The full data, client case studies, and 90-day implementation plan are available in The Spark Report: AI in Agencies – From Activity to Advantage, Spring 2026. Click here to download the report.
Frequently asked questions:
What is The Spark Report and how often is it published?
The Spark Report is a comprehensive study conducted by our team that tracks how AI adoption is evolving across UK agencies. Since 2024, we have issued anonymous, rolling surveys across our client base to move beyond what people say about AI and focus on what they are actually doing with it. We publish these results every six months, during Spring and Autumn.
Can an agency skip stages in the Maturity Model™?
The model is designed as a cumulative journey where each stage provides the necessary foundations to support more advanced AI capabilities.

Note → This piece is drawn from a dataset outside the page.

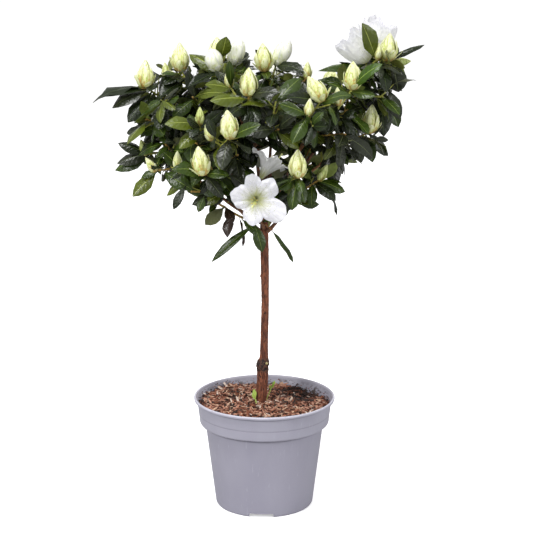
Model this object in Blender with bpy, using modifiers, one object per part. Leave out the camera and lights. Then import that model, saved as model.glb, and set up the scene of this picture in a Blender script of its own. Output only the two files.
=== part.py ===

Attempting to skip phases often leads to structural weaknesses, such as the "Shadow AI" seen when individual technical confidence outpaces organizational governance and security frameworks. True competitive advantage is only achieved when an agency systematically moves through the levels to ensure that recovered time is properly reinvested into deeper institutional capability rather than being swallowed by existing administrative burdens.
What has changed since the last report was published?
While our previous research focused largely on whether agency staff were experimenting with AI at all, this latest edition confirms that usage is now widespread and embedded in daily work. The data shows that 89% of agency staff are now recovering up to ten hours a week through AI, which is a significant increase from the 45% reported six months ago. Furthermore, the use of AI in content and creative generation has surged from 20% to 47% in the same period, signaling that these tools are becoming a core part of the creative process rather than just a production add-on.